Topeka People who try to register to vote for the first time using the state of Kansas' online system may be told initially that their registrations are incomplete, even if they submitted all the required documents, including proof of citizenship.
That's what happened to Lawrence resident Grace Morgan, 18, who said she used the online registration system and promptly received a letter from the Douglas County Clerk's office saying her registration was still incomplete.
Morgan wasn't immediately available for comment Monday. But her case is notable because she is the daughter of Scott Morgan, a Lawrence Republican who is challenging Kansas Secretary of State Kris Kobach for re-election in the upcoming Aug. 5 primary.
Kobach is the one who personally championed a new law, passed in 2011, requiring voters to show proof of citizenship when they register. And Scott Morgan has made that a central issue in his campaign to unseat Kobach. He posted comments about the incident on his Facebook page over the weekend.
"It seems like the very group that is so hard to get to vote is also the very group the system is almost designed to turn off," Scott Morgan said during a phone interview Monday. "A lot of people would get that letter and say, 'whatever.' I guess we have a fundamentally different view on where the burden should like — on the individual to prove they're a citizen, or on the state to prove they're not."
But Kobach defended the law. "It was designed to solve the problem of numerous aliens registering to vote in Kansas," he said Monday.
During a recent federal trial involving the Kansas law, Kobach said testimony was offered showing that between 2007 and 2009, as many as 20 non-citizens were registered to vote in Kansas. He also said that during a 1997 ballot election involving a corporate hog farm in Seward County, as many as 50 non-citizens who were actually residents of Guymon, Okla., falsely registered so they could vote in Kansas.
Although the content of the online form was designed by the Secretary of State's office, the website itself is maintained by the Kansas Department of Revenue, in part because the form requires cross-checking drivers license information that is already stored on Department of Revenue databases.

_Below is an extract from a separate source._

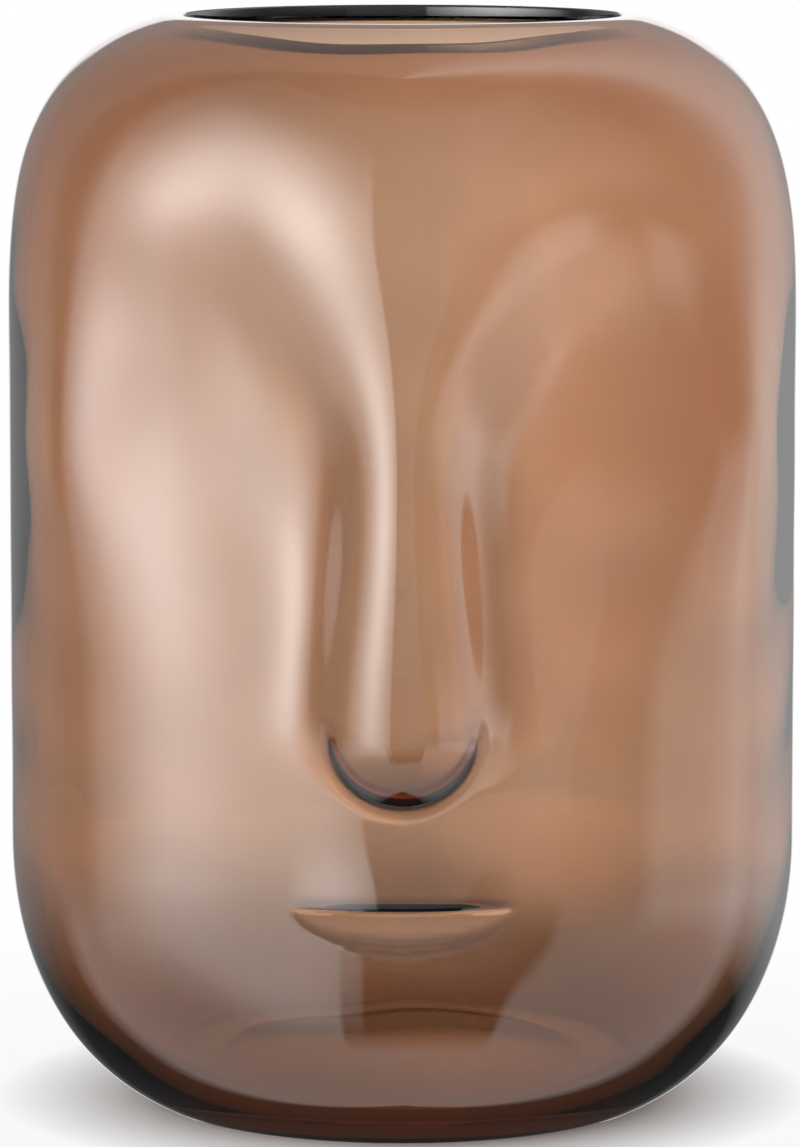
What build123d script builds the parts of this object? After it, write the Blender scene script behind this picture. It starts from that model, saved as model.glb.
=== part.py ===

Officials in the election division of the Secretary of State's office said problems like the one Grace Morgan encountered happen because people have to upload photos or scanned images of their citizenship documents when they submit their application online, and it takes longer to process the graphic files than the simple text entered into the form.
"The data gets transferred faster than the document upload," said Bryan Caskey, assistant state elections director in the Secretary of State's office. "The county got the record that she submitted an application; then the image arrives a couple days later. So the county, as soon as they get an application without image, sends out letter" saying the application is incomplete.
Brad Bryant, who heads the elections division, said such problems usually get resolved on their own in a matter of days. But he said anyone who encounters such a problem should contact his county election officer to find out what is needed to clear up the problem.
Jeannine Koranda, spokeswoman for the Department of Revenue, said that agency has not received many reports or complaints about problems with the system. She said the most common problem involves people who submit the wrong document for proof of citizenship.
"That's just a squirrelly system," Scott Morgan said. "It seems backwards in many ways. That's the state's problem, not the county clerks'."
But Kobach disagreed, saying, "The only remarkable aspect of this story is that a human being — the county clerk — did his job faster than a computer server did its job."
"Putting a process online makes it easy, but that doesn't make it instantaneous," Kobach said.
The proof-of-citizenship requirement went into effect Jan. 1, 2013, and was in force during last year's municipal and school board elections. But this year marks the first state and federal elections held in Kansas under the new law.
According to the non-partisan Brennan Center for Justice at the New York University School of Law, Kansas is one of 22 states implementing new voter restrictions since the 2010 elections. And it's one of seven states where those restrictions are being challenged in court.
In Kansas, people registering for the first time in their county must show valid proof of citizenship when they register. That can include an official birth certificate, U.S. passport, naturalization papers, Native American tribal membership documents, or other documents listed in the state law.
A complete list is available on the Secretary of State's website, www.kssos.org.
The rule, however, applies only to people using the state voter registration form. People can use a federal form, which does not require proof of citizenship, but those people will only be allowed to vote in federal elections for the U.S. House and Senate.